Troisièmement, l’homme est parfois esclave de ses mensonges. Alors que le 8ème commandement interdisait le faux serment, Jésus interdit tout serment. Pourquoi ? Parce que toute parole doit être vraie et pouvoir inspirer confiance : « Quand vous dites ‘oui’, que ce soit un ‘oui’, quand vous dites ‘non’, que ce soit un ‘non’. Tout ce qui est en plus vient du Mauvais. » Le serpent de la Genèse a su tromper Eve par des paroles mensongères. Aujourd’hui encore, notre société nous invite à la défiance. Plutôt que de faire confiance aux paroles de l’autre, on préfère rédiger des contrats avec de multiples alinéas pour être sûrs de ne pas se faire tromper. Nous avons ainsi fragilisé une autre base de notre société, qui ne peut bien fonctionner que sur la confiance. Ce n’est plus seulement la Parole de Dieu qui est remise en question, c’est la Parole tout court. Or les parents savent à quel point il est essentiel que leurs enfants puissent leur faire confiance et se fier à leurs paroles pour pouvoir grandir. Ils doivent « tenir parole ». Le mensonge peut tuer, comme la tragédie de Racine, Phèdre, le met crûment en lumière. Le pape Jean-Paul II, qui avait connu le nazisme puis le communisme, savait à quel point le mensonge faisait partie intégrante de ces systèmes totalitaires.

 

Ainsi, frères et sœurs, la Loi nouvelle de l’évangile, qui resplendit particulièrement dans les Béatitudes, est source de liberté. En les vivant parfaitement, le Christ s’est révélé comme l’Homme libre par excellence. Il n’a pas méprisé ou haï aucun de ses frères : sur la croix, il a dit : « Père, pardonne-leur : ils ne savent pas ce qu’ils font.» (Lc 23,34) Il n’a pas eu de désir impur sur les femmes : il les a regardées comme ses sœurs, filles de Dieu comme lui. Il n’a pas eu une parole double : même au moment de sa Passion, il n’a pas renié ce qu’il avait déclaré au grand nombre auparavant. C’est ainsi qu’il n’a pas aboli mais accompli la Loi de Moïse. Bien qu’il ait été soumis aux multiples lois de la vie humaine, et qu’il ait été tenté comme nous, il n’a pas péché. Il nous montre ainsi que paradoxalement, plus nous sommes serviteurs – on pourrait même dire esclaves – du Seigneur, comme lui-même a été soumis (amoureusement) à son Père, plus nous sommes libres. Parce que nous ne sommes plus alors soumis aux mauvais désirs, nous sommes capables d’accomplir le bien et ainsi de nous accomplir nous-mêmes. La 3ème partie du Catéchisme de l’Eglise Catholique, qui traite de la morale à partir des 10 commandements, creuse chacun à la manière du Christ, et montre ses implications profondes.
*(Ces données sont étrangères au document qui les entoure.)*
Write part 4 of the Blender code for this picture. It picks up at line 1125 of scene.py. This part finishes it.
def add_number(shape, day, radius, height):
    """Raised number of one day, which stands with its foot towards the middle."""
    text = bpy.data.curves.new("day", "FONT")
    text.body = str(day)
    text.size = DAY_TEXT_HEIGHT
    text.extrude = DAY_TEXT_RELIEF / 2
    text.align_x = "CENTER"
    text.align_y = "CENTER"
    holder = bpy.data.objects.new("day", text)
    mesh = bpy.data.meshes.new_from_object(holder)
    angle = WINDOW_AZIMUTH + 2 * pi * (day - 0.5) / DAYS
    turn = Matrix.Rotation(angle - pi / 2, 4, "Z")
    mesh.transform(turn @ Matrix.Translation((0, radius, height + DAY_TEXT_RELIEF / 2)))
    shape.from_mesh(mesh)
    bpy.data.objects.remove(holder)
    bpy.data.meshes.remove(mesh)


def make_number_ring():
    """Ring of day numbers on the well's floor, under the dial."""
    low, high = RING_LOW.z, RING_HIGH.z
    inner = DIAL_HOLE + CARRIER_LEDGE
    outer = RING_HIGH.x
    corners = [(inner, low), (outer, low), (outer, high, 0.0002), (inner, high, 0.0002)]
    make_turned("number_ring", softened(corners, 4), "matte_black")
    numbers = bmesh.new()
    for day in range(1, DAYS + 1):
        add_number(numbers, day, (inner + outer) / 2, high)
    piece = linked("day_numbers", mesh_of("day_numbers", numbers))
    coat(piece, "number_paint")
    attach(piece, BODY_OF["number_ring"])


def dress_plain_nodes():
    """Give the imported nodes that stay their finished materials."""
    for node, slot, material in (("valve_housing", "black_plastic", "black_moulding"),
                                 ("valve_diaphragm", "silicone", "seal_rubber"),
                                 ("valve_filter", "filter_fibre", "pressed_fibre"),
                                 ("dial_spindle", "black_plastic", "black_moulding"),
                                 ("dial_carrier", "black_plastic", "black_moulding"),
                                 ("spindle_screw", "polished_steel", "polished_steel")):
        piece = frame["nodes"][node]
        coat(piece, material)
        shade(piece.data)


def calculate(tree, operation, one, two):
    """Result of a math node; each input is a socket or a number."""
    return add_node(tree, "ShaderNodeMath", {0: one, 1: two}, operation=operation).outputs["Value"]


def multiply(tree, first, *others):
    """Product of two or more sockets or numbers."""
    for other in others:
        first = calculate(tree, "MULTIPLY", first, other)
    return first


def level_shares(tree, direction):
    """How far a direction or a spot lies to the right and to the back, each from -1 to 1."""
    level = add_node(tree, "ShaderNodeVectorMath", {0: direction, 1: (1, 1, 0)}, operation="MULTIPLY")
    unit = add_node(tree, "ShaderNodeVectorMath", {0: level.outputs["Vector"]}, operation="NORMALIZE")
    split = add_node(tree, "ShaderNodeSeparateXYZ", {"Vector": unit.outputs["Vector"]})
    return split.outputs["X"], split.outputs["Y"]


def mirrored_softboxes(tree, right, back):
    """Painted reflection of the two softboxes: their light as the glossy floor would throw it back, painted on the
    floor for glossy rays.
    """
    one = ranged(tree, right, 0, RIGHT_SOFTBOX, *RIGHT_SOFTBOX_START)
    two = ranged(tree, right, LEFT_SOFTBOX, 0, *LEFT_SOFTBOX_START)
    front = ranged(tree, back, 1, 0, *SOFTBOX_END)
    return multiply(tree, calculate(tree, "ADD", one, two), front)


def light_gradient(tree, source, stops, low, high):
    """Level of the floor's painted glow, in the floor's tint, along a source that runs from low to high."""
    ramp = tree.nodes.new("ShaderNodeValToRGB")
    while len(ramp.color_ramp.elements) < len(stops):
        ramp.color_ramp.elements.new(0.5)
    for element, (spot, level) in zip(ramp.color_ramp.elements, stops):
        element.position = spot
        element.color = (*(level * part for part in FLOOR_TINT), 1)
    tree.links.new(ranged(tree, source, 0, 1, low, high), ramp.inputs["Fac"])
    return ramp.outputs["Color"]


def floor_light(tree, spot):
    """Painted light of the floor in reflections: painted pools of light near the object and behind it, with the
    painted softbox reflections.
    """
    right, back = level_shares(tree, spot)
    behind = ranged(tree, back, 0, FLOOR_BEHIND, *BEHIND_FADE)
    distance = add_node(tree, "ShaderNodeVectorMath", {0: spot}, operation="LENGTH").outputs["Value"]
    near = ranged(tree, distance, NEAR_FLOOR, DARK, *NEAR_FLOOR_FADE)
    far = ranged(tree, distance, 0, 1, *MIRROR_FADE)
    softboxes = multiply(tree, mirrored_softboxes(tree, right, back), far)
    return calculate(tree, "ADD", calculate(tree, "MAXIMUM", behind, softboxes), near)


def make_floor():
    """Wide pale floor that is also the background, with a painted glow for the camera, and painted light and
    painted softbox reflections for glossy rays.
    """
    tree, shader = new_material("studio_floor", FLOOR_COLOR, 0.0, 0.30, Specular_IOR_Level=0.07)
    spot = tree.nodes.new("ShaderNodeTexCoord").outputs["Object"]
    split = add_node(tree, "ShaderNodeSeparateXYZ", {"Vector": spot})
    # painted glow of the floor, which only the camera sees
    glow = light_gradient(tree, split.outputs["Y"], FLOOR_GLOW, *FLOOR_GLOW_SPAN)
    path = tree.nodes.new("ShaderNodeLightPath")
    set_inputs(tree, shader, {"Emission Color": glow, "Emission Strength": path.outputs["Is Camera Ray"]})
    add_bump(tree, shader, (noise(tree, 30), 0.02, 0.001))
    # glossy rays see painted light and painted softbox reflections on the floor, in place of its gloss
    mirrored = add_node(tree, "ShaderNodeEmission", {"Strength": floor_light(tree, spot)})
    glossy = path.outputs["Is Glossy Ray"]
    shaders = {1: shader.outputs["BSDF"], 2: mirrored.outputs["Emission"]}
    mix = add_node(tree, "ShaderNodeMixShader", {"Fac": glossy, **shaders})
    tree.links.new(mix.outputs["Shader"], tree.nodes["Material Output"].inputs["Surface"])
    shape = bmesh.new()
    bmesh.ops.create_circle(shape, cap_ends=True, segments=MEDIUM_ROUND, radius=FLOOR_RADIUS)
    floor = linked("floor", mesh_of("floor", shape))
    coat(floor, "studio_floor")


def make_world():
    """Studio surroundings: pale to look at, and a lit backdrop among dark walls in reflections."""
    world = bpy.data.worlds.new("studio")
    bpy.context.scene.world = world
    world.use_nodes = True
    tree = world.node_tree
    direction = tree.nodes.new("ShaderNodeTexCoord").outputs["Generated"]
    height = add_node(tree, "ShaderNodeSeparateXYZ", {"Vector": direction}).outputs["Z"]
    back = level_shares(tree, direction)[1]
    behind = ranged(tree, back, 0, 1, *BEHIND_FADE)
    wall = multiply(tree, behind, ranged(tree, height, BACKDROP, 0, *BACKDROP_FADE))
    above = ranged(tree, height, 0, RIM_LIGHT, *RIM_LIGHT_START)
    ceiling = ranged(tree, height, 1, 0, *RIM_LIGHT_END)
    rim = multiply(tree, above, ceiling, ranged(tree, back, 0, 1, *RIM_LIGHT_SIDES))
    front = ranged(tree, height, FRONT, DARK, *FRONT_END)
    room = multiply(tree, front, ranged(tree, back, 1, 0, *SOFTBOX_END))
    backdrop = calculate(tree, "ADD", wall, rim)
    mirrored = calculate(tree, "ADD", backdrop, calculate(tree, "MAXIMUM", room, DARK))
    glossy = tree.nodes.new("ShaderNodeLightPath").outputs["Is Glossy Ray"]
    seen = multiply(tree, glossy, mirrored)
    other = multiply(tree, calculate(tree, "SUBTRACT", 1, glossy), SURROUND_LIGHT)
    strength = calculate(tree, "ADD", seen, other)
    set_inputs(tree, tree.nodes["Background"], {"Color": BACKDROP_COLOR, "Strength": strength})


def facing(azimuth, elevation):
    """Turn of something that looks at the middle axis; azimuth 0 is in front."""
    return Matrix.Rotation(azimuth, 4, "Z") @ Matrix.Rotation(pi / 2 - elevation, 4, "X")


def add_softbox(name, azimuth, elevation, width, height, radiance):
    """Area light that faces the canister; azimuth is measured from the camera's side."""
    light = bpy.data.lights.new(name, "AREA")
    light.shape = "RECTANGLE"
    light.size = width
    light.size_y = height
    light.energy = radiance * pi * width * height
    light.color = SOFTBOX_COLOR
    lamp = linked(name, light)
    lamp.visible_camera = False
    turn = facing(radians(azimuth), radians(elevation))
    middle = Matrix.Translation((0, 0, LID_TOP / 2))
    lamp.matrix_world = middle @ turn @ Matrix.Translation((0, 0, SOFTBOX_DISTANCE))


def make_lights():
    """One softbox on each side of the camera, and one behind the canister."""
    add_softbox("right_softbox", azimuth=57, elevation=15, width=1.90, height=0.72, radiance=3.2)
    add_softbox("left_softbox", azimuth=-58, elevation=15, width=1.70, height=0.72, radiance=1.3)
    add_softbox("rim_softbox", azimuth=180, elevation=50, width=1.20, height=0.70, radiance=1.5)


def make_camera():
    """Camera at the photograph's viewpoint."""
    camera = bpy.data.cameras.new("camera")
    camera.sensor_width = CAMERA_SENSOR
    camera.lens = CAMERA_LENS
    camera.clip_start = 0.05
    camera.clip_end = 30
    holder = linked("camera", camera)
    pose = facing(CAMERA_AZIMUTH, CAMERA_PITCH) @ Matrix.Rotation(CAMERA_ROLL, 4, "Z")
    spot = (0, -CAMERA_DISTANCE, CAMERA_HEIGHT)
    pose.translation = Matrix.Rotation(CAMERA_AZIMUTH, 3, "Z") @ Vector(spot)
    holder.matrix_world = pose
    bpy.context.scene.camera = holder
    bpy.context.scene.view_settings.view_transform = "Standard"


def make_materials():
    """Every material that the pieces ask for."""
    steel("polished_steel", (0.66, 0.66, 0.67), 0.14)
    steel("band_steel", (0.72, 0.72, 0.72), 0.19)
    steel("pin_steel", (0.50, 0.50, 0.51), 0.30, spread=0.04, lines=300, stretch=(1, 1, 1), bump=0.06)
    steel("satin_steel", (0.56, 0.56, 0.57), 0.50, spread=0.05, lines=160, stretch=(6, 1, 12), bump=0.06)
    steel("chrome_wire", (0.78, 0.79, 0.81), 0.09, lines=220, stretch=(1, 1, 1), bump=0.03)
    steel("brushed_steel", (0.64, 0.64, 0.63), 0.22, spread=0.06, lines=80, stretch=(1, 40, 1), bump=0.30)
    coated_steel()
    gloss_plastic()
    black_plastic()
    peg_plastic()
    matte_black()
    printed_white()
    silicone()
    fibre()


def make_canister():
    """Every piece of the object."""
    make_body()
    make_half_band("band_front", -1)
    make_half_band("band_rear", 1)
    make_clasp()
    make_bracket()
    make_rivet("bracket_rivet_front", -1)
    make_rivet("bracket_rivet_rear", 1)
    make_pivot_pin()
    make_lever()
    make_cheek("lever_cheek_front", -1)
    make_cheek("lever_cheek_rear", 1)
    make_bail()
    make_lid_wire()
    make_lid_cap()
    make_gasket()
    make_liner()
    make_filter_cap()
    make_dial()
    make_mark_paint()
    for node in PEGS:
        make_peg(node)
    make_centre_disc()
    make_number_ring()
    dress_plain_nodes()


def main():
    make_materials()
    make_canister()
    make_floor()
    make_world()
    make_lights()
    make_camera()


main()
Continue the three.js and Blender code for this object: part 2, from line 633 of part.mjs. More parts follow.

Ce n’est que si nous acceptons de vivre dans cet Esprit de Sagesse que nous goûterons la vraie liberté. La radicalité que le Christ nous propose est attrayante, beaucoup plus que celle que les terroristes recherchent pour fuir notre société qu’ils haïssent, en partie à raison, parce qu’elle asservit l’homme à ses plus bas instincts : la violence, la pornographie, la consommation effrénée… Les réseaux sociaux servent à beaucoup aujourd’hui à insulter ou calomnier autrui, à assouvir leurs pulsions malsaines et à répandre des fake news. Ceux qui croient être libres d’agir ainsi parce qu’ils sont protégés par l’anonymat de leur écran se trompent. Sommes-nous prêts à choisir une autre voie ? « Si tu le veux, tu peux observer les commandements, il dépend de ton choix de rester fidèle. » (1° lect.). Choisissons la vie et marchons sur le chemin des béatitudes. C’est ainsi que nous goûterons toujours plus la liberté des enfants de Dieu (Rm 8,21).